His Spain were perennial failures, but after he played his last Spain game a few months later something changed: three straight tournament triumphs, with many of his team-mates there to celebrate, but Raul himself uninvolved.

His absence from those successful squads of 2008, 2010 and 2012 makes it easy to forget how much he did offer during his playing days, not least in his decade-and-a-half with Real Madrid.

He might have been a golden boy, the local lad coddled and come good, but he wouldn’t have been such a mainstay if he couldn’t deliver on the chances sent his way.

More than a poacher

You don’t rack up Raul’s goalscoring stats without being able to put away the simple finishes, but he was also the master of one of the best kinds of goal – the one the keeper thinks he can save until the very last moment.

Juan Carlos Abianedo had seen quite a lot by the time he came up against Real Madrid in the 1997-98 season, having spent more than a decade in the Sporting Gijon first team, but nothing like this.

Abianedo was well braced for a right-footed shot, and in a good position to readjust if Raul did the sensible thing for a left-footer and let the ball run across his body before hitting across the keeper.

Instead, the brilliance of the finish comes from the fact that it is unconventional to the point of near stupidity. You don’t try this unless you have more faith in your own ability than anyone ever really should, and in a way that’s better.

If the goal against Sporting was at one end of the scale, this post-Madrid strike – for Schalke against Koln – was at the other extreme.

While Abianedo scrambled back futilely, Michael Rensing gave up on getting near the scooped finish so early that he actually ends up further from the goal than where he started, though defender Pedro Geromel remained optimistic about keeping it out right until the last.

If Geromel is the intrepid climber grasping for grip on the cliff-face, his goalkeeper has read the weather reports, seen the words ‘Raul chip’, and opted to stay at base camp.

It’s the sort of goal you’d expect from an exhibition game, or at the very least from a player who has opted to move away from elite leagues. It feels a little New York Cosmos-era Raul, let’s say. Yet it came in a Bundesliga game between two teams separated by just four points the season prior.

When you’ve been tearing it up for one of the best clubs in the world, you can feel you have the freedom to showboat on a stage which many others will never rise above.

 

It feels fitting that Raul ended his career with the New York Cosmos, even if his post-Madrid career ended up being so storied that he had five more years and three more clubs after essentially being narratively finished.
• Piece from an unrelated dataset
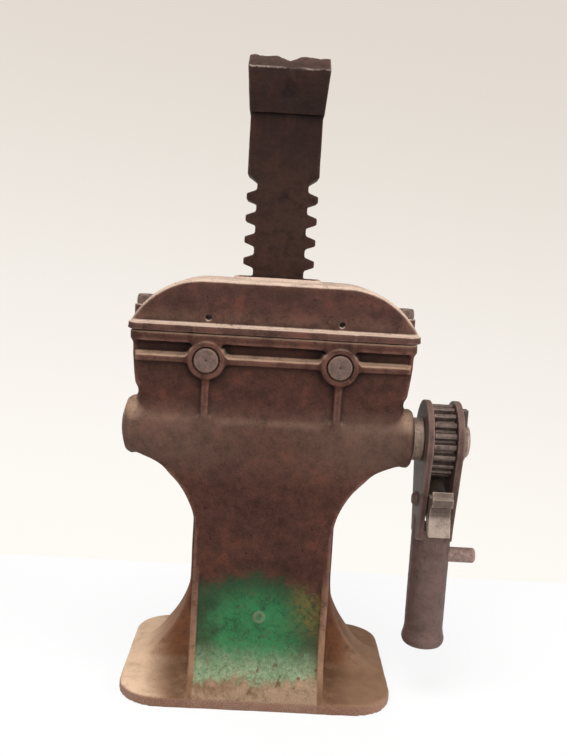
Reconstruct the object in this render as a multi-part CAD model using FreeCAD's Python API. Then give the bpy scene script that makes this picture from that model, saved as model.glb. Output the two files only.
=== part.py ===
import FreeCAD, Part
import math
import os
from FreeCAD import Vector

# Railroad track jack with a double worm drive and a toothed lifting bar.
# X runs to the right, Y to the back, Z up. The origin is the centre of the base's underside.
# Every size is in millimetres.

# Lifting bar and its two pinions
MODULE = 6.35
PINION_TEETH = 10
GEAR_PRESSURE = math.radians(20)
BAR_PITCH_HALF = 28.575
BAR_ADDENDUM = 5.08
BAR_DEDENDUM = 4.475
PINION_ADDENDUM = 4.2
PINION_DEDENDUM = 5.45
GEAR_BACKLASH = 0.4
PINION_OVERHANG = 1.0
PINION_SIDE_PLAY = 0.5
BAR_HALF_DEPTH = 19.0
TEETH_TO_SPARE = 2.5
TURNS_DOWN = 18
TURNS_UP = 12
BAR_FOOT_LENGTH = 5.0
BAR_NECK_BEVEL = 3.0
HEAD_HEIGHT = 51.5
HEAD_FOOT_HALF = 34.6
HEAD_TOP_HALF = 38.0
HEAD_FOOT_DEPTH = 24.0
HEAD_TOP_DEPTH = 27.5
HEAD_BEVEL = 11.5
HEAD_BEVEL_DEPTH = 5.5
HEAD_CROWN_INSET = 1.0
GROOVE_HALF = 10.0
GROOVE_DEPTH = 5.0
DIMPLE_RADIUS = 14.0
DIMPLE_DEPTH = 1.6
DIMPLE_RISE = 23.2

# Worm drive
WHEEL_TEETH = 24
WHEEL_PITCH_RADIUS = 50.8
WHEEL_ADDENDUM = 3.4
WHEEL_DEDENDUM = 3.9
WHEEL_WIDTH = 22.0
WHEEL_DISH_DEPTH = 4.0
WHEEL_DISH_RIM = 8.5
WHEEL_SIDE_ROOM = 3.0
WORM_PITCH_RADIUS = 15.875
WORM_ADDENDUM = 3.4
WORM_DEDENDUM = 3.9
WORM_TURNS = 3
WORM_PRESSURE = math.radians(20)
WORM_BACKLASH = 0.7
WORM_THREAD_SINK = 0.5
WORM_Y = -42.0
SHAFT_RADIUS = 9.525
SHAFT_CHAMFER = 1.0
SHOULDER_RADIUS = 13.0
SHOULDER_HALF = 8.0

# Pins, hubs and washers
PIN_HEIGHT = 321.0
PIN_RADIUS = 11.1125
PIN_PROUD = 1.4
PIN_TAIL = 0.5
PIN_CHAMFER = 1.0
PIN_DRILL_RADIUS = 1.6
PIN_DRILL_DEPTH = 2.0
HUB_RADIUS = 22.0
WASHER_THICK = 2.0
WASHER_RADIUS = 20.0
KEY_SIZE = 6.0
RUN_FIT = 0.05
END_PLAY = 0.3
SHORT_PIN = 0.2

# Gear case
CASE_SIDE_WALL = 13.775
CASE_SIDE_INSET = 3.5
CASE_REAR_WALL = 11.5
CASE_TAPER = 12.0
CASE_BULGE = 2.2
CASE_CORNER = 12.0
CASE_FLOOR_DROP = 14.0
CASE_FLOOR_BEVEL = 6.0
WAIST_RISE = 22.4
WALL = 8.5
PIN_TO_JOINT = 24.0
RIM_HEIGHT = 9.5
RIM_PROUD = 4.5
TOOTH_CLEAR = 3.2
SINK = 1.0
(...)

There’s something appropriate about him refusing to bow out with the new money of the Chinese Super League, while insisting a spell in Qatar with Al-Sadd would not be the full stop on his career.

Even his move to the United States would see him eschew Major League Soccer in favour of NASL, wrapping up with a club and league who – in name at least – belonged more to the 20th century in which he established himself than the 21st which he left behind with retirement.

Raul’s legacy speaks to round-up shows and lost memories rather than the oversoundtracked highlights-on-tap of his successors, and he helped lay the foundations for Champions League-era European football becoming the behemoth it is today.

He might not have won everything he’d hoped for, but it’s a career with enough high-points to sustain pretty much anyone.